The show offered as a mail-in premium, a recipe and household tips book supposedly authored by Sara and Aggie that featured photos and information on the town and characters. Some shows, like the set in my collection, have other offers for household items like aprons. Often, characters participate in the show's commercials or Syrup Pepsin or one of the mail-in premiums are mentioned in the context of the show's dramatic sections. The series was produced by the Cramer-Krasselt Company advertising agency in Milwaukee, Wisconsin. The agency is still in business today with clients such as Corona, Corelle, and Career Builder - quite a distance away from patent laxatives.
"Monticello Party Line" was, oddly enough, written by Sandra Michael, who would go on to create "Against the Storm", the only radio soap to win a prestigious Peabody award in 1942. "Against the Storm" was known for it's more literate, intelligent quality - Poet Laureate John Masefield was once a guest on the program via a special shortwave link and Edgar Lee Masters guested and read from "Spoon River Anthology". The show tackled big topics like pacifism and the war in Europe and Michael strongly felt that housewives needed something with more depth than the typical dramas on daytime radio. According to Dunning, President Roosevelt was scheduled to be a guest on the show in December 1941, but he was a bit busy with Pearl Harbor and had to cancel.
With the integrated sponsor messages and typical soap opera storylines, I can imagine Sandra leaving "Monticello Party Line" in the late 30s, falling to her knees and declaring "I'll never shill for patent laxatives again!" as she looked for a more high-class outlet for her writing talents, though I'm not sure what Micheal really thought of the series later. For me at least, the 43 episodes were charming and inventive in their own way, a real glimpse of a lost era in broadcasting and of laid-back small town life with gossipy eccentric neighbors.
"Monticello Party Line" was syndicated to local stations that would typically the program five days per week in the morning or mid-morning soap opera block alongside shows like "Just Plain Bill", though I've seen some program listings for it in the late afternoon/early evening block. Internal references in the show indicate it might have been heard as early as 1934 or 1935. The Chicago Tribune first lists it in January 1936. The first reference to the program in the Los Angeles Times is the schedule for September 22, 1936 and the last is in 1937. There are no references to the program on radio schedules in New York or Washington, so it probably ran on smaller market stations or perhaps regionally in the West and mid-West where Syrup Pepsin was distributed. The Broadcasting Yearbook mentions the program as late as 1939. The dates for the shows I'll be posting come from pencil notations on the labels, verified with a 1938-39 calendar and internal references to days of the week and holidays in the show.
The series was broadcast without interruption through program 675, broadcast in March, 1938. At that point, the program went on a summer hiatus and picked up that fall where it left off a couple of months before. My run of the series includes this break, and the show helpfully includes some introductions to the characters and plot for listeners that might be tuning in for the first time.

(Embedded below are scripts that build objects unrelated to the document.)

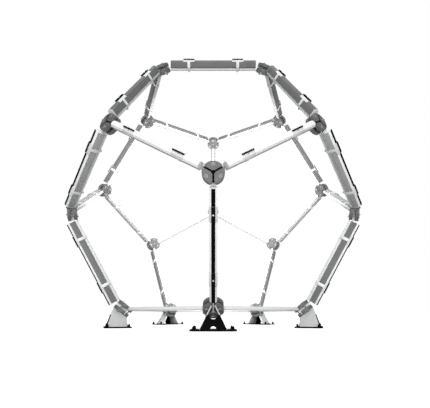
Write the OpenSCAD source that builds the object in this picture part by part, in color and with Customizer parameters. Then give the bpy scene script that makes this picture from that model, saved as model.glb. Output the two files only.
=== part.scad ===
/* [Frame] */
// Length of every strut line, from hub centre to hub centre
edge = 1000; // [900:10:1100]
// Height of the lowest hub centres above the ground
hub_lift = 160; // [154:1:176]

/* [Struts] */
// Outside diameter of the round grip tube
tube_d = 32; // [30:1:33]
// Wall of the grip tube
tube_wall = 3; // [2:0.5:4]
// Distance of the tube's axis outside the line between hub centres
tube_offset = 5; // [4:1:6]
// Distance from a hub centre to the end of a grip tube
tube_start = 92; // [92:1:100]
// Distance from a hub centre to the end of a board and its cap rail
board_start = 86; // [86:1:100]
// Width of the board
board_w = 54; // [50:1:58]
// Depth of the board, measured outwards
board_depth = 50; // [46:1:54]
// Depth of the bevelled cap rail
rail_depth = 16; // [12:1:20]
// Width of the cap rail's flat outer face
rail_face = 27; // [24:1:30]
// Thickness of the tread strip on the legs
strip_t = 8; // [4:1:9]

/* [Clamps] */
// Distance of each clamp from the middle of its strut
clamp_x = 236; // [200:1:260]
// Length of a clamp saddle along the strut
saddle_len = 108; // [90:1:120]
// Thickness of the saddle and the strap
sheet_t = 3; // [2:0.5:4]
// Width of a clamp strap along the strut
strap_w = 27; // [24:1:32]
// Height of the clamp bar
bar_h = 12; // [10:1:14]
// Diameter of a clamp bolt
clamp_bolt_d = 10; // [8:1:10]

/* [Hubs] */
// Diameter of a hub
hub_d = 155; // [150:1:156]
// Thickness of one layer of hub pads
pad_t = 29; // [28:0.5:30]
// Gap between the two layers of pads
pad_gap = 24; // [22:1:25]
// Thickness of a hub fin
fin_t = 8; // [6:1:8]
// Distance of the hub bolts from the hub's centre
hub_bolt_r = 55; // [52:1:56]

/* [Feet] */
// Width of a base plate, across the foot
base_w = 330; // [320:5:360]
// Depth of a base plate, in and out
base_d = 230; // [220:5:260]
// Thickness of a base plate
base_t = 10; // [8:1:12]
// Thickness of a foot cheek
cheek_t = 9; // [8:1:10]
// Thickness of the foot's front plate
front_t = 6; // [5:1:8]

/* [Hidden] */
$fn = 48;
eps = 0.5;

// A regular dodecahedron: five hubs on each of four levels
golden = (1 + sqrt(5)) / 2;
ring_in = edge / (2 * sin(36));
ring_out = ring_in * golden;
leg_rise = ring_in;
belt_rise = ring_in / golden;
dome_h = 2 * leg_rise + belt_rise;
belt_tilt = asin(belt_rise / edge);
strut_dip = asin(edge / 2 / sqrt(ring_in * ring_in + dome_h * dome_h / 4));

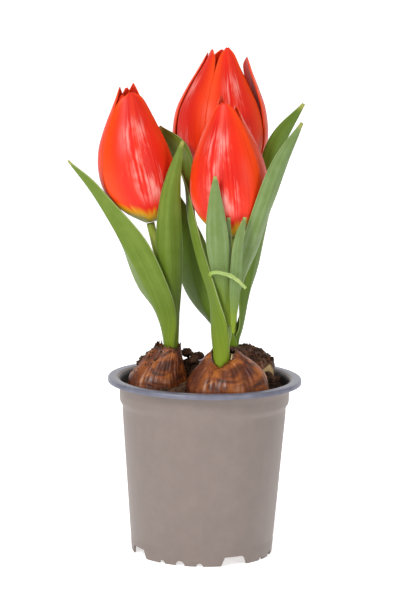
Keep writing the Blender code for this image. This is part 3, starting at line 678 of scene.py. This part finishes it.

"Monticello Party Line" might have gone off the air because of difficulties faced by the Dr. Caldwell company. Bottle collectors are very familiar with the product and both the sample size and full-size retail bottles are quite common on the market. One collector site cites a March 14, 1939 NY Times article reporting that the Federal Trade Commission clamped down on the company for its claims for Syrup Pepsin. The city of Monticello has a page outlining a history of the company and you can see an original document on the FTC case against Syrup Pepsin.
I noticed in looking at some of the original bottles and packaging online that Syrup Pepsin contained 4% alcohol "to prevent freezing", so perhaps if you were a regular user of Syrup Pepsin, consuming it in the way it's hawked on the radio show, you might not have really cared if you're regular or not. One of the cookbooks offered as a premium on the show even suggested Syrup Pepsin as an ingredient in a recipe.
Only a handful of random examples of "Monticello Party Line" are currently in circulation among collectors so it's been difficult to get a feel for what the series was really like. All but two of the programs I have are previously uncirculated and, since they date from the same period, give you a good sense of what the show sounded like day-to-day. I'm missing some shows here and there, but the plot moves at such a glacial pace that you can still keep up with the story pretty easily.
I'm doubtful that a full run of the series will turn up unless it's scurried away in some archival or personal collection of a company or personality connected with the show. Unlike other syndicated shows that might be re-run over many years, "Monticello Party Line" was intended to be broadcast only once, so there was no incentive to keep the transcriptions after they were heard on the air.
For our first post, let's take a listen to program 673 in the series, originally broadcast April 27, 1938. Clem and Curley talk about a mysterious new woman that's arrived in town with David Hunter. Meanwhile, Carlton Ross and his sister, the mysterious woman, inspect the old Brewster house with David. The show was transferred from an original Flexite transcription pressed by Columbia, matrix number 341815. The date is noted in pencil on the label.